Eine zweite, deutlich kürzere wirtschaftliche
Blütezeit wird in der Emder Stadtgeschichte
oftmals übersehen: die Zeit zwischen etwa
1923 und 1929. Im Spätherbst 1923 wurde die
Zeit der Hyperinflation durch die Einführung der
Rentenmark überwunden und die Wirtschaft
erholte sich wieder. Schon bald stiegen die
Exportzahlen des Hafens, was zu einem Zuzug
neuer Hafenarbeiter aus dem ländlichen
Ostfriesland führte. Angesichts der Erfahrungen
aus der gründerzeitlichen Wohnungsnot,
entwickelte sich in Emden, wie in ganz
Deutschland, die Idee des sozialen
Wohnungsbaus. Dies führte zu einer regen
Bautätigkeit. Es entstanden zahlreiche neue
Wohnquartiere rund um die damalige Stadt,
wodurch Emden deutlich über seine
mittelalterlichen Mauern hinauswuchs.
Die Architektur dieser Zeit brach mit den Ideen
des Historismus, welche durch die
mittelalterliche und neuzeitliche Architektur
geprägt war. Die Architekten der frühen 1920er
Jahre suchten nach einer „nüchterneren
Formensprache“, vor allem jedoch war der
Wunsch nach sozialer Bauweise groß. Die
Architekten dieser Zeit nutzten „neue“
Baustoffe wie Glas, Beton und Stahl, gepaart
mit innovativen Konzepten und Ideen der
Stadtentwicklung. Man wollte weg von den
gründerzeitlichen Mietskasernen des 19.
Jahrhunderts, die eng, dunkel und abweisend
waren. Stattdessen nutzte man Baustoffe, um
offene und freundliche Bauwerke zu schaffen,
die viel Licht hineinließen.
Einer der prägendsten Baustile Emdens dieser
Zeit ist der Backsteinexpressionismus (vgl.

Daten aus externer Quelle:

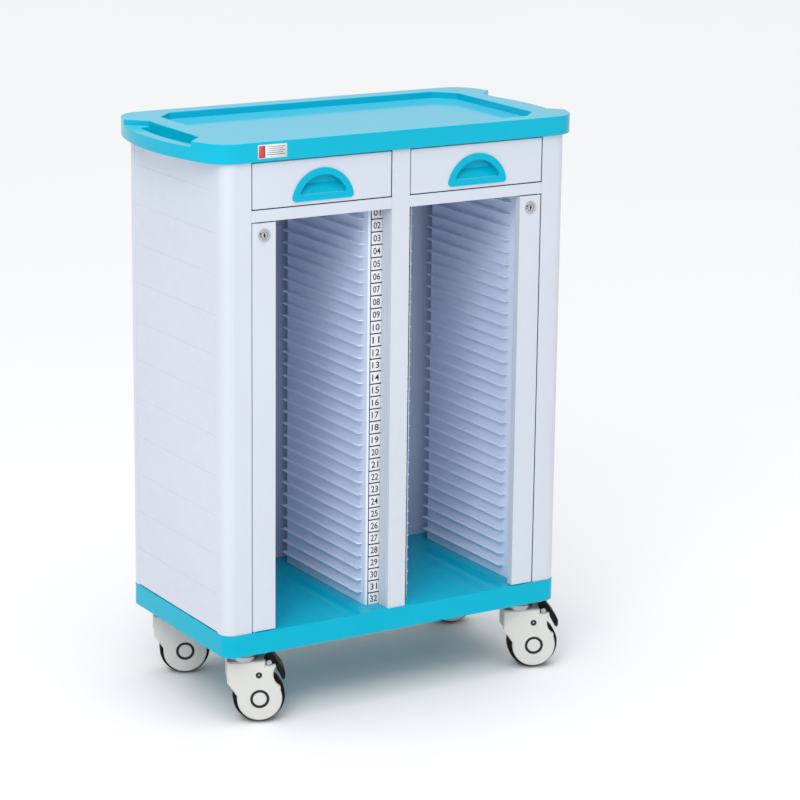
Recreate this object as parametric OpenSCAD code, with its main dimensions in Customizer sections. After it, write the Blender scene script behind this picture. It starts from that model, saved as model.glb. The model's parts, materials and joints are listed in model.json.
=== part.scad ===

Station 2). Ein besonders schönes Beispiel ist
der 1928 vollendete Brückenkiosk, der
zusammen mit der Boltenbrücke und den
Straßenlaternen ein beeindruckendes Ensemble
bildet. Besonders an dem Kiosk sind beim
genauen Hinschauen ganz unterschiedliche
Formen der Gestaltung zu erkennen.
Entdecke die Backsteinvielfalt des
Brückenkiosks.
Zickzackfries [1] und einfacher Fries [2] aus
flachen Ziegelsteinen am Architrav des Baus.
Sie sind aus Ziegelsteinen hergestellt, die daher
deutlich heller sind, als die Klinker [3] des
Unterbaus.
Salomonische Säulen aus Klinkern am
Brückenkiosk.
Ansicht des Brückenkiosks, auch als
Chinesentempel bezeichnet. Das spitze Dach gibt
dem Bau eine ganz eigene Note.
Die kunstvoll geschmiedeten Geländer des
Tempels sind typisch für die 1920er Jahre-
Architektur.
Die Laternen an der Brücke sind Unikate und
gehören zum Gesamt-Ensemble dazu.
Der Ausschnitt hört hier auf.